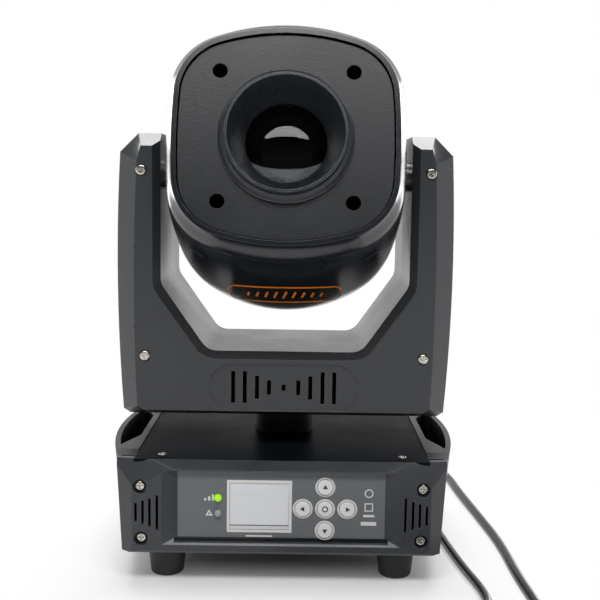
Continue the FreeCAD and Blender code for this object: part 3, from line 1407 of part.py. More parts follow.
def fan_housing():
    y0 = -FAN_FRONT
    frame = rounded_slab(-FAN_HALF, FAN_HALF, -FAN_HALF, FAN_HALF, y0, y0 + FAN_DEPTH, 4.0)
    frame = frame.cut(rod(FAN_R + 1.2, V(0, y0 - 1, 0), V(0, y0 + FAN_DEPTH + 1, 0)))
    spokes = []
    back = y0 + FAN_DEPTH
    for i in range(4):
        arm = box(-1.6, 1.6, back - 2.0, back, 0, FAN_R + 2)
        arm.rotate(V(0, 0, 0), V(0, 1, 0), 45 + 90 * i)
        spokes.append(arm)
    hub = rod(13.0, V(0, back - 3.0, 0), V(0, back, 0))
    pin_bore = rod(1.5 + RUN_FIT, V(0, back - 10, 0), V(0, back - 1, 0))
    return join([frame, hub] + spokes).cut(pin_bore)


def fan_rotor():
    y0 = -FAN_FRONT
    deep = FAN_DEPTH - 3.0 - GAP
    hub = rod(14.0, V(0, y0 + 1, 0), V(0, y0 + deep, 0))
    blades = []
    for i in range(7):
        blade = box(12, FAN_R + 4, -0.8, 0.8, -9, 9)
        blade.rotate(V(0, 0, 0), V(1, 0, 0), 48)
        blade.translate(V(0, y0 + 1 + deep / 2, 0))
        blade.rotate(V(0, 0, 0), V(0, 1, 0), 360 / 7 * i)
        blades.append(blade)
    reach = rod(FAN_R, V(0, y0 + 0.6, 0), V(0, y0 + deep, 0))
    wings = [b.common(reach) for b in blades]
    pin = rod(1.5, V(0, y0 + deep - 1, 0), V(0, y0 + FAN_DEPTH - 1.3, 0))
    return join([hub, pin] + wings)


CAP_THICK = 3.0
CAP_SCREW_X = 47.0
CAP_SCREW_Z = 46.0


def rear_grille():
    """Vented cap that closes the rear of the covers."""
    ahead, w, h, crown, side, corner = BODY_SECTIONS[-1]
    cap = slab(arc_outline(ahead, w - 0.2, h - 0.2, crown, side, corner), V(0, CAP_THICK, 0))
    y0 = -ahead
    tools = []
    for ring in range(4):
        r = 12.0 + 7.5 * ring
        band = tube(r + 2.4, r - 2.4, V(0, y0 - 1, 0), V(0, y0 + 4, 0))
        spokes = []
        for i in range(6):
            arm = box(-1.8, 1.8, y0 - 2, y0 + 5, 0, 60)
            arm.rotate(V(0, 0, 0), V(0, 1, 0), 60 * i)
            spokes.append(arm)
        tools.append(carve(band, spokes))
    for s in (-1, 1):
        for t in (-1, 1):
            hole = V(s * CAP_SCREW_X, y0 - 1, t * CAP_SCREW_Z)
            tools.append(rod(SCREW_HOLE_R, hole, hole + V(0, 6, 0)))
    return carve(cap, tools)


def head_screws():
    screws = []
    for s in (-1, 1):
        for t in (-1, 1):
            point = V(s * CAP_SCREW_X, HEAD_REAR + CAP_THICK, t * CAP_SCREW_Z)
            screws.append(pan_head_screw(point, V(0, -1, 0), 3.0, 1.4, SCREW_SHANK_R, CAP_THICK))
    return Part.makeCompound(screws)


# ---------------------------------------------------------------- build
def build():
    export("base_bottom_tray", bottom_tray())
    export("base_top_plate", top_plate())
    export("front_panel", front_panel())
    export("control_overlay", control_overlay())
    export("control_board", control_board())
    export("status_leds", status_leds())
    export("power_supply", power_supply())
    handle = side_handle()
    export("side_handle_right", handle)
    export("side_handle_left", mirror_x(handle))
    export("rear_panel", rear_panel())
    export("mains_inlet", mains_inlet())
    export("signal_sockets", signal_sockets())
    export("rubber_feet", rubber_feet())
    export("base_screws", base_screws())
    export("pan_spindle", pan_spindle())
    for name, (x, z) in key_places().items():
        export(name, key(x, z))
    export("mains_connector", mains_connector())
    export("mains_lead", cord_tube("mains lead", MAINS_ROUTE, MAINS_D))
    export("mains_lead_coil", cord_coil(MAINS_COIL, MAINS_D))
    export("mains_plug", mains_plug())
    export("signal_connector", signal_connector())
    export("signal_lead", cord_tube("signal lead", SIGNAL_ROUTE, SIGNAL_D))
    export("signal_lead_coil", cord_coil(SIGNAL_COIL, SIGNAL_D))
    export("signal_end_connector", signal_end_connector())
    export("yoke_frame", yoke_frame())
    export("yoke_front_shell", yoke_front_shell())
    export("yoke_rear_shell", yoke_rear_shell())
    export("yoke_screws", yoke_screws())
    export("yoke_motors", yoke_motors())
    export("yoke_bearings", yoke_bearings())
    export("pan_belt", pan_belt())
    export("tilt_belt", tilt_belt())
    export("pan_motor_pulley", pan_motor_pulley())
    export("tilt_motor_pulley", tilt_motor_pulley())
    head = {
        "head_bezel": head_bezel(), "head_upper_cover": head_cover(1),
        "head_lower_cover": head_cover(-1), "face_plate": face_plate(), "lens_hood": lens_hood(),
        "front_lens": front_lens(), "optics_chassis": optics_chassis(),
        "tilt_trunnions": tilt_trunnions(), "tilt_pulley": tilt_pulley(),
        "heatsink": heatsink(), "led_engine": led_engine(), "fan_housing": fan_housing(),
        "rear_grille": rear_grille(), "head_motors": head_motors(), "head_screws": head_screws(),
        "guide_rods": guide_rods(), "colour_wheel": wheel(COLOUR_AT, WHEEL_OFFSET, 8, 9.0),
        "pattern_wheel": wheel(PATTERN_AT, -WHEEL_OFFSET, 7, 10.0), "focus_carriage": focus_carriage(),
        "focus_lens": focus_lens(), "focus_pinion": focus_pinion(), "fan_rotor": fan_rotor(),
    }
    for name, shape in head.items():
        export(name, head_place(shape))


build()
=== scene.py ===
import math

import bmesh
import bpy
from mathutils import Matrix, Vector


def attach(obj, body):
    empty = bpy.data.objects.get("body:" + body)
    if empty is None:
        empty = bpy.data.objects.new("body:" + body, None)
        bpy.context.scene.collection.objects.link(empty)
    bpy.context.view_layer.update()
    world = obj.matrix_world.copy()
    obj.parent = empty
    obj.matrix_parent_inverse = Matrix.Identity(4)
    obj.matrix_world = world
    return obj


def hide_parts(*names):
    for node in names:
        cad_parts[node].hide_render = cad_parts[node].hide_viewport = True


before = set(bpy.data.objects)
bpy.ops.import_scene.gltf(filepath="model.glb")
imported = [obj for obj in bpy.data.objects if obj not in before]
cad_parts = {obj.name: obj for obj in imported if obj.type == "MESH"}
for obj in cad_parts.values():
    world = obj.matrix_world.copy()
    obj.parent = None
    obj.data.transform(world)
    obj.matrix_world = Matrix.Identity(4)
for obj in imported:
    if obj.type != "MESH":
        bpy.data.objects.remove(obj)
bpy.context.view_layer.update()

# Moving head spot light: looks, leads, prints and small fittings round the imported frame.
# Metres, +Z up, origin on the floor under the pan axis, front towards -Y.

MM = 0.001

# ---------------------------------------------------------------- sizes, in millimetres
MAINS_D = 7.4
SIGNAL_D = 6.4
MAINS_ROUTE = (
    (-16, 142, 54), (-15, 176, 53), (6, 216, 40), (45, 242, 21), (92, 238, 7), (130, 206, 3.7),
    (150, 158, 3.7), (153, 100, 3.7), (158.5, 40, 3.7), (164, -25, 3.7), (163.2, -90, 3.7),
    (166, -140, 3.7), (164, -178, 3.7),
)
SIGNAL_ROUTE = (
    (48, 144, 54), (48.5, 172, 52), (58, 204, 36), (85, 212, 16.5), (114, 190, 3.2),
    (122, 144, 3.2), (116, 96, 3.2), (117.5, 40, 3.2), (122, -15, 3.2), (128, -70, 3.2),
    (135.5, -114, 3.2), (134, -139, 3.2), (119, -157, 3.2), (96, -163, 3.2),
    (72, -161.5, 3.2), (50, -162.4, 3.2),
)
MAINS_COIL = Vector((119.6, -216.0, 0.0))
SIGNAL_COIL = Vector((28.0, -200.8, 0.0))
MAINS_TIE_AT = 60          # degrees round its coil
SIGNAL_TIE_AT = 315
COIL_SHARE = 11.0          # coil diameter in cord diameters, at the middle of its turns
COIL_STEPS = 15            # control points to a turn
COIL_SWEEP = 1170          # degrees, from where a lead arrives to where it leaves
MOVE_IN = (245, 325)       # degrees of sweep over which it crosses to the inner turn,
CLIMB = (545, 615)         # climbs on top,
MOVE_OUT = (825, 905)      # and crosses back out
TIE_STRAP = 0.7
TIE_WIDTH = 11.0
TIE_LIFT = 0.9             # how far a coil is raised by its tie
TIE_REACH = 30             # degrees either side of a tie over which the coil settles again
OVERLAY_Y = -96.5          # face of the control film
KEY_FACE_Y = -97.6
PRINT_THICK = 0.08         # ink and signs, standing on the face they are printed on
MARK_PROUD = 0.06          # a key's mark is sunk a little into the key
SCREEN = Vector((-14.9, 54.2))
SCREEN_HALF = Vector((20.0, 16.2))
SCREEN_LINE = 1.9          # printed line round the display
SCREEN_GLASS_Y = -95.85    # middle of the display glass
SCREEN_GLASS_THICK = 0.4
SCREEN_GLASS_GAP = 0.1
KEY_CENTRE = Vector((29.4, 53.1))
KEY_PITCH = 15.0
KEY_HOLE_R = 5.55
KEY_RING_R = 6.75
SIGN_COLUMN_X = 29.5       # from the middle of the keys to the signs at their right
LED_X = -42.7
LED_Z = (59.9, 49.3)
TILT_Z = 276.5
HEAD_TILT_UP = math.radians(15.0)
BASE_HALF_X = 110.0        # half footprint of the base, for the floor's painted shadow round it
BASE_HALF_Y = 100.0
CHIN_BADGE_Z = 193.5
CHIN_BADGE_HALF = 34.0     # middle of the badge to the centre of its round ends
CHIN_BADGE_R = 7.0
CHIN_BADGE_START_Y = -130.0    # ahead of the chin, from where the badge is pressed on


# ---------------------------------------------------------------- modelling by hand
def let_go():
    """Object mode, nothing selected."""
    if bpy.context.mode != "OBJECT":
        bpy.ops.object.mode_set(mode="OBJECT")
    bpy.ops.object.select_all(action="DESELECT")


def take(piece):
    let_go()
    piece.select_set(True)
    bpy.context.view_layer.objects.active = piece
    return piece


def open_mesh(piece):
    take(piece)
    bpy.ops.object.mode_set(mode="EDIT")
    bpy.ops.mesh.select_all(action="DESELECT")


def close_mesh():
    bpy.ops.object.mode_set(mode="OBJECT")


def pick_faces(piece, wanted):
    """Selects the faces whose centre and normal pass the test."""
    bpy.ops.mesh.select_mode(type="FACE")
    mesh = bmesh.from_edit_mesh(piece.data)
    for face in mesh.faces:
        face.select_set(wanted(face.calc_center_median(), face.normal))
    mesh.select_flush_mode()
    bmesh.update_edit_mesh(piece.data)


def pick_edges(piece, wanted):
    """Selects the edges whose middle and direction pass the test."""
    bpy.ops.mesh.select_mode(type="EDGE")
    mesh = bmesh.from_edit_mesh(piece.data)
    for edge in mesh.edges:
        a, b = (v.co for v in edge.verts)
        edge.select_set(wanted((a + b) / 2, (b - a).normalized()))
    mesh.select_flush_mode()
    bmesh.update_edit_mesh(piece.data)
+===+
List each line holding the string "names".

__SOLVED EXERCISE__.
def hide_parts(*names):
    for node in names:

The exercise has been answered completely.